The young Hazlitt accompanied his father to America in 1783 but returned to England in 1786 to be educated at the Unitarian New College in Hackney, though he left before completing his studies. While living with his older brother, John, a successful painter of miniature portraits, he took an interest in painting and tried to earn a living as a portrait painter.
It was around this time that Hazlitt met Samuel Taylor Coleridge. Through Coleridge, he was introduced to the famous Lakeland writers of the time, becoming friends with Wordsworth and Southey. In 1803, he then met Charles Lamb with whom he formed a lifelong friendship.

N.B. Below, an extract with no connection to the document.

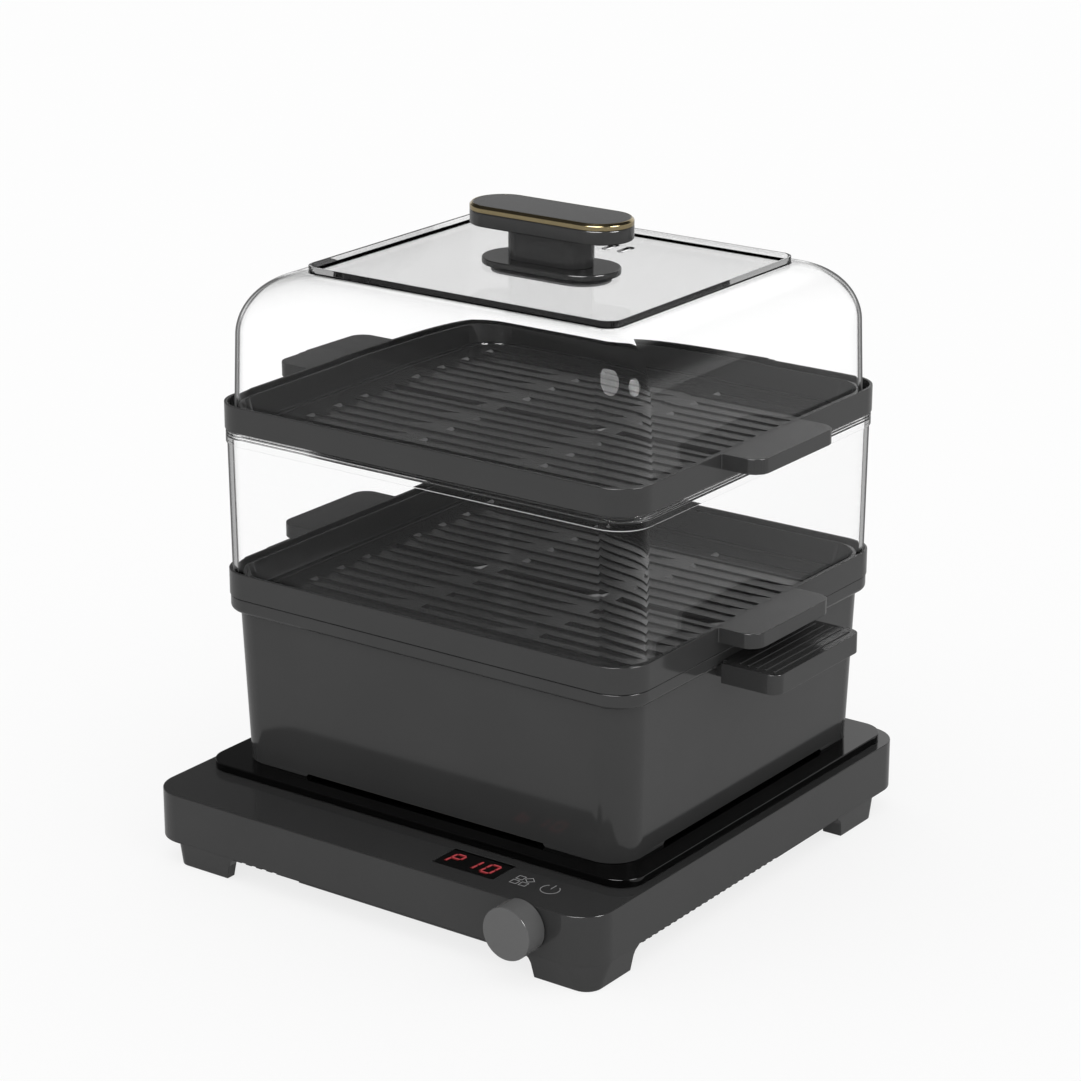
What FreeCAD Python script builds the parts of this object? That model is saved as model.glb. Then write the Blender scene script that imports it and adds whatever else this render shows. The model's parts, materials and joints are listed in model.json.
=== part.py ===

Alongside his painting, Hazlitt was keenly interested in politics and philosophy and published his first book, A Study of the Principles of Human Action, in 1805. By 1812, he was working as a parliamentary reporter and soon developed a career as a journalist, from which he earned a reasonable living. He also met John Hunt, publisher of The Examiner, and his younger brother Leigh, the poet and essayist.
Hazlitt contributed a number of articles to The Examiner in a regular column called 'The Round Table', which were collected into a book in early 1817. The range of topics included Shakespeare, Milton, aesthetics, and art criticism, as well as dramatic and social criticism.
In a collection of critical essays, Characters of Shakespeare's Plays, Hazlitt took a new approach. He assumed his readers were fellow lovers of Shakespeare, sharing with them what he liked beset about the plays - the first edition sold out in 6 weeks.
This was followed by Table-Talk - a series of articles written in the 'familiar style', much admired by Hazlitt. His writing style became much closer to the model of the familiar essay, rather than the periodical essay, in an attempt to combine the literary and conversational. These works attracted some attention during Hazlitt's lifetime, but it was only long after his death that they became truly admired.
Today Hazlitt is renowned as the first major drama critic in English, as well as the first major art critic, and is considered one of the most gifted literary and general essayists in English. He died in 1830 in a rooming-house in Soho and is buried in St. Anne's Churchyard nearby.